Photo: Alex Milan Tracy / TNS
Cybersecurity is a topic that is repeatedly in the headlines. This past week, China was credited with hacking the National Security Agency. On the May 5 on the “60 Minutes” television program, one of the news segments was on ransomware. Have your noticed that nearly operational team in the movies and on television has a person who is a high-level cyber hacker?
Ransomware is a software program that infiltrates your information systems and freezes your files. You then receive a notification from the hacker that you need to pay a ransom by a specific date to receive an encryption key that will unlock your system. Additionally, I would wager that most of you reading this column have been victims of your personal data being stolen from a vendor or organization with which you are affiliated.
I recently attended a seminar on cybersecurity. It was held by the Community Economic Development Fund in Meriden, and the program consisted of a cybersecurity attorney from Murtha Cullina LLP in Stamford and the co-founders of Atlas Cybersecurity in Great Neck, N.Y.
The combined presentations offered a number of insights and considerations that organizations and individuals should consider to minimize their exposure to negative cyber activity. The information presented was more detailed but a few of the lower-level takeaways were:
— Change your passwords on a regular basis.
— Where possible use dual authentication for your systems access.
— When offered updates or software patches, install them in a timely fashion.
— A long password with special characters is better than a short password.
— Back up your data and test the backup.
For organizations, it is also critical that an analysis of cyber exposure and data needs is performed. The cyber analysis then can lead to development of a plan to prepare your organization to minimize the damage of a cyber exposure if you are targeted.
As you know from past columns, I have particular interest in how customer service is impacted by the activities and processes of one’s organization.
It was mentioned in the “60 Minutes” piece that, in one case, the company hacked was told that their client data would be released. Think about that for a moment. Your organizational data being compromised is bad enough, to include your financials, personnel data, strategic plans, etc. But your client data and the implied trust associated with maintaining that data, I contend, is another level. I look at it in a simplistic manner: if you have a bad cold it is bad enough that those in your household are exposed to becoming ill, but to now expose all of your friends to the disease is a way to lose friends.

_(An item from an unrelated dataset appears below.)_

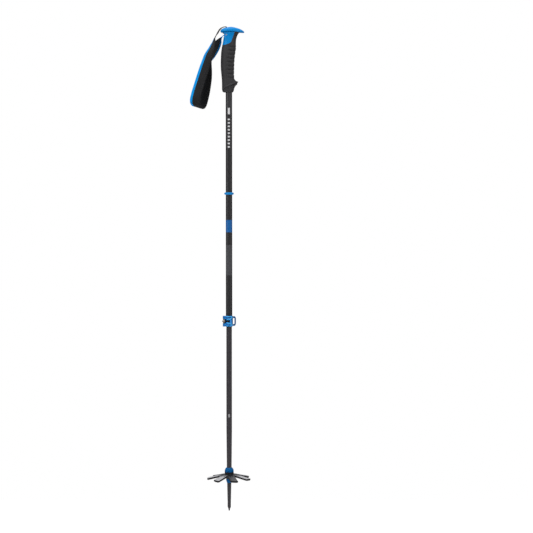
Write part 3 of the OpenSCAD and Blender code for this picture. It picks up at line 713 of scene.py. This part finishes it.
def head_mesh():
    """Mushroom-shaped head with a rear lip and a long front beak."""
    rows, sides = catmull(HEAD, 8), 72
    verts = []
    for x, low, high, half in rows:
        rim = low + 0.3 * (high - low)
        for k in range(sides):
            t = 2 * math.pi * k / sides
            s = math.sin(t)
            y = half * power(math.cos(t), 0.85)
            # A low rim, with the crown doming above it and a nearly flat underside
            z = rim + ((high - rim) * power(s, 0.85) if s > 0 else (rim - low) * power(s, 0.55))
            verts.append((x * MM, y * MM, z * MM))
    return piece("pommel_shell", verts, ring_faces(len(rows), sides), blue_plastic)


def rounded_box(name, size, at, corner):
    """Box in metres with its four upright edges rounded."""
    bm = bmesh.new()
    bmesh.ops.create_cube(bm, size=1)
    bmesh.ops.scale(bm, vec=size, verts=bm.verts)
    upright = [e for e in bm.edges if abs(e.verts[0].co.z - e.verts[1].co.z) > 1e-9]
    bmesh.ops.bevel(bm, geom=upright, offset=corner, segments=5, affect="EDGES", profile=0.5)
    bmesh.ops.translate(bm, vec=at, verts=bm.verts)
    me = bpy.data.meshes.new(name)
    bm.to_mesh(me)
    bm.free()
    ob = bpy.data.objects.new(name, me)
    bpy.context.scene.collection.objects.link(ob)
    return ob


pommel = head_mesh()
# The slot that the webbing comes up through
cut(pommel, rounded_box("cutter", (0.0042, 0.017, 0.03), (-0.0047, 0, 1.2055), 0.0016))
shade(pommel, 40)
bevel(pommel, 0.0004, 2, 40)
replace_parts(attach(pommel, "upper_section"), "pommel")

# ---- grip ----

# Each row is z, back x, front x, half depth and reach of the finger spur
GRIP = [
    (1047.5, -12.8, 9.6, 10.4, 0), (1048.4, -14.9, 10.8, 11.6, 0), (1050, -16, 11.4, 12.3, 0),
    (1053, -16.9, 12.4, 13, 0), (1057, -17.2, 12.8, 13.2, 0.6), (1062, -17.3, 13, 13.3, 2.6),
    (1067, -17.3, 13.2, 13.5, 6.6), (1072, -17.4, 13.4, 13.6, 9), (1074.5, -17.4, 13.4, 13.6, 6.8),
    (1077, -17.5, 13.3, 13.4, 3.2), (1082, -17.9, 13.2, 13.2, 0.4), (1092, -18.8, 13, 13.3, 0),
    (1106, -20, 13.2, 13.9, 0), (1120, -20.3, 13.6, 14.2, 0), (1134, -19.9, 14.7, 14.3, 0),
    (1147, -19.1, 16.2, 14, 0), (1156, -17.9, 17.6, 13.6, 0), (1164, -16.4, 17.6, 13.2, 0),
    (1173, -14.8, 17.6, 12.8, 0), (1182, -13.2, 19, 12.5, 0), (1189, -12.4, 21.5, 12.6, 0),
    (1192.4, -13.1, 23.4, 13.3, 0), (1194.2, -15, 24.9, 14.2, 0), (1195.2, -17.4, 26, 15, 0),
]
GRIP_FINE = catmull(GRIP, 8)
SQUARE_FROM = 1174
RIBS_FROM, RIBS_TO, RIB_PITCH = 1078, 1163, 9.6
HANDLE_FOOT, HANDLE_FULL, HANDLE_TOP = 1047.5, 1050, 1196.9
THROAT_FOOT, THROAT_TOP = 1160, 1195.5


def grip_at(z):
    """Back x, front x, half depth and spur of the grip at height z, in mm."""
    return [float(np.interp(z, GRIP_FINE[:, 0], GRIP_FINE[:, c])) for c in range(1, 5)]


def grip_point(z, t, extra=0.0):
    """A point of the grip's skin at height z and angle t (0 is the finger side), pushed out by extra mm."""
    back, front, half, spur = grip_at(z)
    mid, reach = (back + front) / 2, (front - back) / 2
    c, s = math.cos(t), math.sin(t)
    # The throat's back is squarer than the rest, round the opening for the strap
    roundness = 0.9 - 0.45 * max(0.0, min(1.0, (z - SQUARE_FROM) / 10)) * (c < 0)
    x = mid + (reach + extra) * power(c, roundness) + spur * max(c, 0) ** 8
    y = (half + extra) * power(s, roundness)
    return x, y


# Parting line between the hard throat and the rubber, seen from the side
PARTING = catmull([(-40, 1163), (-13.8, 1163.8), (-5.6, 1165.4), (2.1, 1168.3), (5.9, 1172.2),
                   (9.1, 1180.4), (12.3, 1188.7), (13.6, 1193.8), (14, 1198)], 6)


def rib_relief(z, t):
    """Finger ribs on the front: shallow grooves, one pitch apart, that die out towards the sides."""
    if not RIBS_FROM < z < RIBS_TO:
        return 0.0
    c = math.cos(t)
    window = max(0.0, min(1.0, (c + 0.15) / 0.35)) * (0.5 + 0.95 * (1 - c * c))
    ends = min(1.0, (z - RIBS_FROM) / 4, (RIBS_TO - z) / 4)
    phase = (z - RIBS_FROM - 4 - 1.2 * (1 - c)) / RIB_PITCH
    groove = math.exp(-(((phase - round(phase)) * RIB_PITCH) / 1.1) ** 2)
    swell = 0.2 * math.cos(2 * math.pi * phase)
    return window * ends * (-1.05 * groove - swell)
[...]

Some might say that most of us have had our personal data compromised by some organization and we still frequent those establishments or have kept that job. We now know that even the NSA can be hacked. Certainly changing our passwords will not prevent a nation-state from getting our data; however, being more diligent about our cyber presence and having a plan can reduce the potential damage of a cyber exposure. If not, contact the firms above or others in the growing cybersecurity industry for assistance.